As time goes by in the music world, the lyrics of the albums often eventually reflect the life experiences and persona of the artists who created them.
Since debuting in 1997, the discography of O.A.R. has reflected the growth of five men, passionate about music, and the continual evolution of what first started as a band with a limited grassroots fan base.
Saxophonist Jerry DePizzo and the four other members of O.A.R., recently released their eighth album, 2005's "Stories of a Stranger."
"I think the music's reflected how we've grown in our own lives," said DePizzo who became the fifth and final member of O.A.R. in 1998, which was the year the band was recording their second album, "Soul's Aflame." "You become a little wiser; you learn from your mistakes. You grow as a person…you grow as a band."
The evolution of O.A.R. began in drummer Chris Culos' Rockville, Md. basement.
Culos, along with lead singer Marc Roberge and lead guitarist Richard On joined forces playing in a band they called "Exposed Youth." The trio was junior high school students who, as On described to fans on the O.A.R. fan Web site oarfans.com, "rocked the 8th grade talent show along with various daytime weekend gigs."
After the 1997 addition of bass player, Benj Gershman, the four began to play locally around Maryland, taking on the name "Of a Revolution."
Once the band switched gears as an Ohio State frat band gaining underground success with its first album "The Wanderer," O.A.R. looked to Youngstown, Ohio saxophonist DePizzo to complete the band.
DePizzo collaborated with the group to release "Souls Aflame." Since then, the group has acquired a sound all their own: a combination of rock, reggae and ska emphasized by a jazzy soulful saxophone, creating a melodic fusion inspired by innovative artists like Dave Matthews Band.

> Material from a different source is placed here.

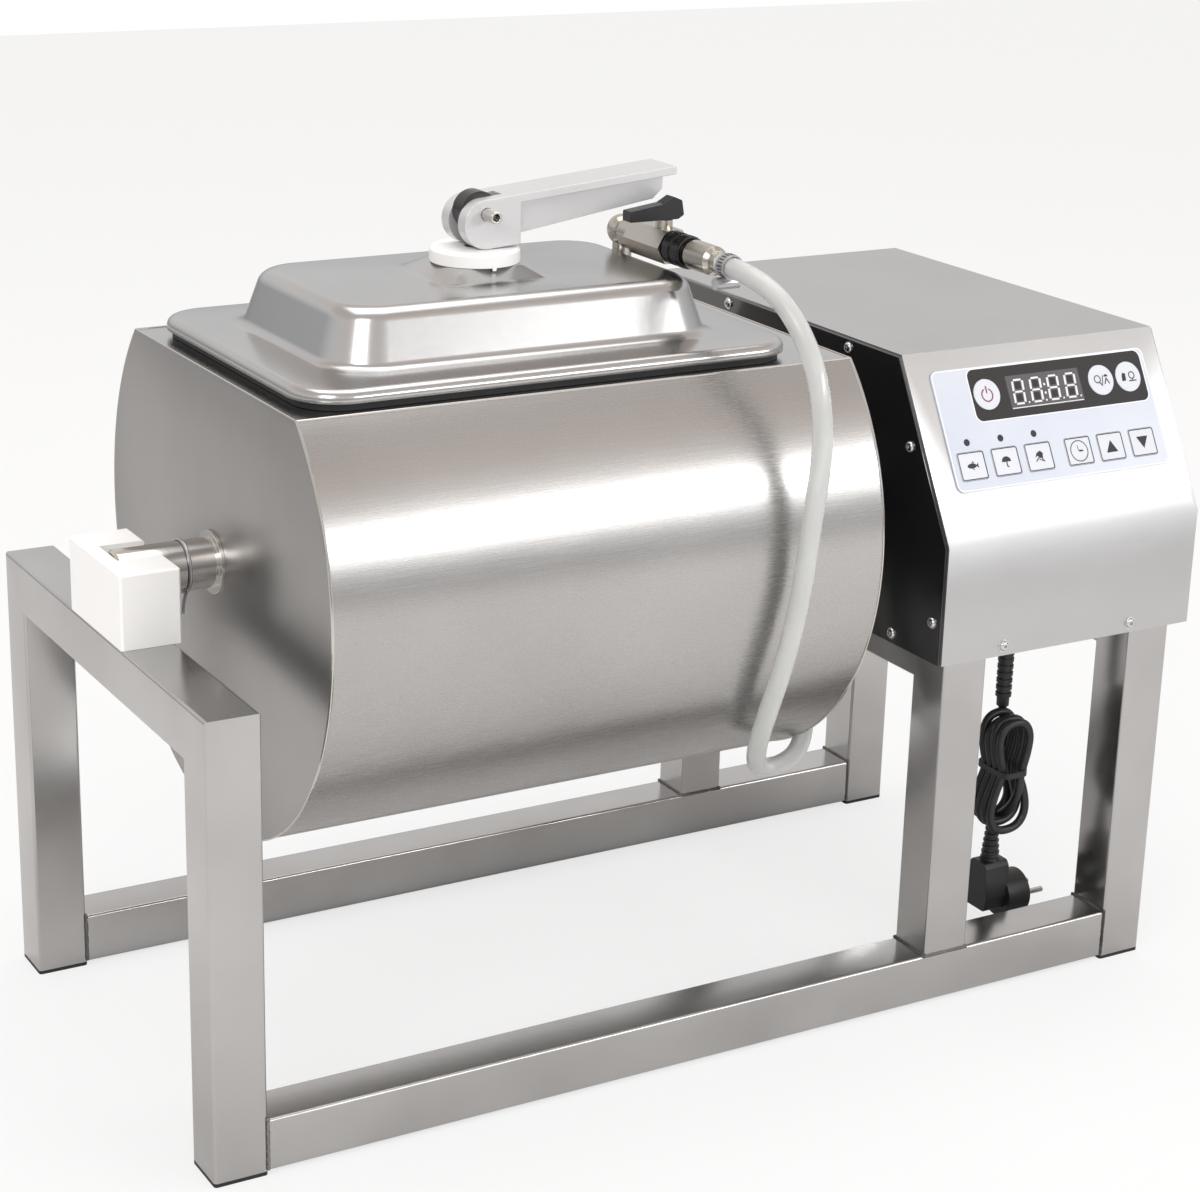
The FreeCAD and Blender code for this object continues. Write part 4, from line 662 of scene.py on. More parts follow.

"I think we have our own sound," DePizzo said. "We've developed our own style and we have this chemistry; we have this ability to get in a room together and write music that is only O.A.R. and nothing else. We've been at it a long time. We've built an audience from the ground up."
After a string of albums that quickly gained notoriety, the "Of a Revolution," title has reflected just that: the band has mastered changing lyrics from album to album that are revolutionary and truthful.
"We're honest people. You get what you see when you come to an O.A.R. show or when you listen to an O.A.R. record," DePizzo said. "In order to do that, the music has to reflect how you feel in your life. So I think the music has definitely changed, has definitely evolved. We've perfected our craft, we've gotten better at what we do."
Simultaneously, with the growth of the band's success, the members grow in life experience as well; gone are the days of a teenage Marc Roberge lyrically reminiscing about playing drinking games and that awkward first date.
"Marc doesn't write about anything he doesn't know about. When he was 16, it was wondering, it was wander lust; it was searching for something," DePizzo said. "It went from a song like 'Hey Girl' that he wrote when he was 16 to discuss a one night stand that he never had to, more recently, a song like 'The Stranger' dealing with the fact that real issues of leaving loved ones. We write about issues that we know and what we've experienced and I think most of the time, people share those experiences and relate to our songs."
With the rising fan base came the pressure to switch to a major label, leaving grassroots founded O.A.R. hoping to add more appeal to radio listeners.
Although DePizzo had fears of losing the grounded initial fan base the group had during its time with independent record company, Everfine Records, the switch to
Lava Records, a major label company which holds contracts with nationally recognized artists such as "Simple Plan" and "Kid Rock," was considered a move in the right direction.
"We were afraid we would sign to a major label and our hardcore audience would desert us," DePizzo said. "So we took it upon ourselves to take steps to ensure that the audience felt that they grew with us. We've taken it upon ourselves to join a major label and in doing that, there's a big responsibility in selling records and being in business with somebody. But also, we have this large, dedicated, loyal fan base that we have to be true to as well. And most importantly we have to be true to ourselves as artists and musicians and find a balance between all of that."
A look into the future holds no sign of the band slowing down. Despite the fun and adrenaline that comes with touring from city to city with his best friends, DePizzo said the hardest part is leaving his wife and daughter behind.
It's the simple things DePizzo said he takes for granted – like being able to sleep in the same bed with his spouse.
"We're not 20 years old and in college anymore. We've kind of grown up and matured in our lives," DePizzo said. "I have a wife and I have a daughter; I have a lot of responsibility. It's not a band of five leaders. It doesn't work that way. Everybody has their role to make it work well. There's a different dynamic to the whole thing and you play a specific part in it. Growing as a band and growing as a man, you become more successful at that."
O.A.R. will conclude 2005's tour with a stop in Chicago on Dec. 16.
"We always want to get better at what we do," DePizzo said. "Because you want to write better songs; you want to grow as musicians, but you also want to be successful at the business aspect of what we do. This is what we do for a living. This is our lives. This could end tomorrow."